Each snapshot is a self-contained replay unit:

data class TopicSnapshot(
    val topicName: String,
    val partitionSnapshots: List<PartitionSnapshot>,
    val schemaManifest: Map<Int, SchemaInfo>, // schema ID -> avro/protobuf definition
    val capturedAt: Instant,
    val contentHash: String // SHA-256 of ordered record bytes
)

data class PartitionSnapshot(
    val partition: Int,
    val records: List<CapturedRecord>,
    val startOffset: Long,
    val endOffset: Long
)

data class CapturedRecord(
    val key: ByteArray,
    val value: ByteArray,
    val headers: Map<String, ByteArray>,
    val timestamp: Long,
    val offset: Long
)

One thing I want to stress: headers and timestamps must be preserved. Many consumers branch on header metadata or use event-time semantics. Strip those and your replay tells you nothing.

Exactly-once replay semantics

Determinism means controlling three things: record order, wall-clock time, and external dependencies.

Record order is straightforward. Replay partition-by-partition at captured offsets. Time is harder. For windowed aggregations, you need a TimeProvider abstraction injected into your consumer:

interface TimeProvider {
    fun now(): Instant
}

class ReplayTimeProvider(
    private val records: Iterator<CapturedRecord>
) : TimeProvider {
    private var current: Instant = Instant.EPOCH
    
    fun advanceTo(record: CapturedRecord) {
        current = Instant.ofEpochMilli(record.timestamp)
    }
    
    override fun now(): Instant = current
}

For windowed aggregations (tumbling, hopping, session windows), the replay engine advances time only when the next record’s timestamp crosses a window boundary. This guarantees that window triggers fire identically to production.

External dependencies like database lookups and API calls get replaced with captured responses stored in the snapshot manifest. This is the one place where recording overhead matters. A snapshot with externalized dependency responses adds roughly 15-30% storage overhead, but that’s a worthwhile trade. External state is the single largest source of replay non-determinism, and you want it gone.

Content-addressable output hashing

After replay completes, every side-effect the consumer produced gets hashed:

Output type	Hashing strategy
Produced records (to output topics)	SHA-256 of ordered (key, value, headers) tuples
Database writes	Deterministic serialization of SQL statements + params
HTTP calls (captured)	SHA-256 of (method, path, body) tuples
State store snapshots	Sorted key-value iteration hash

The composite hash becomes the baseline fingerprint for that consumer version against that snapshot. Store it as a CI artifact.

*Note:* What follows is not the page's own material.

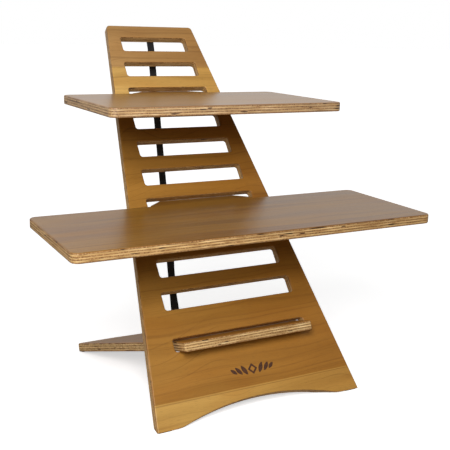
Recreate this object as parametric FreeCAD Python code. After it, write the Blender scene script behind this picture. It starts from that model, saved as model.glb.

CI integration that blocks deploys

The pipeline stage is simple, and it has to be a hard gate:

replay-regression-test:
  stage: verify
  script:
    - ./replay-harness run \
        --snapshot s3://snapshots/orders-topic/2026-06-10 \
        --consumer-image $CI_REGISTRY_IMAGE:$CI_COMMIT_SHA \
        --baseline-hash $(cat baseline/orders-consumer.sha256)
  rules:
    - if: $CI_PIPELINE_SOURCE == "merge_request_event"
  allow_failure: false

When the output hash diverges, the harness produces a structured diff showing exactly which records produced different output, which fields changed, and the schema versions involved. Engineers review the diff and either update the baseline (intentional change) or fix the regression.

Handling schema evolution during replay

The replay engine resolves schemas through the mirrored registry at capture time, not the live registry. When testing a new consumer version that expects Schema v3 against a snapshot captured under Schema v2, the harness applies the registry’s compatibility rules (BACKWARD, FORWARD, FULL) to verify the evolution is legal, then lets Avro/Protobuf deserialization handle the actual field resolution.

This is where most breaking changes surface. A field marked optional in v3 that was required in v2 suddenly gets null values during replay that never existed in production — yet. I find this class of bug genuinely unnerving because it means your schema registry says “compatible” while your consumer logic says “crash” (or worse, “silently wrong”).

What to take from this

Capture real production streams, not synthetic data. Content-addressable snapshots with full header and timestamp metadata are the only reliable replay source. Budget 5-10GB per critical topic snapshot and rotate weekly.

Inject time as a dependency. If your consumers call Instant.now() or System.currentTimeMillis() directly, deterministic replay of windowed aggregations is impossible. Abstract time from the start. Retrofitting it later is painful — I’ve done it, and it touches more code than you’d expect.

Make baseline hash comparison a deploy gate, not a report. Advisory-only replay tests get ignored. Wire the output hash comparison into your CI pipeline as a hard block on merge, with an explicit approval workflow for intentional baseline updates. If it doesn’t block the build, it doesn’t exist.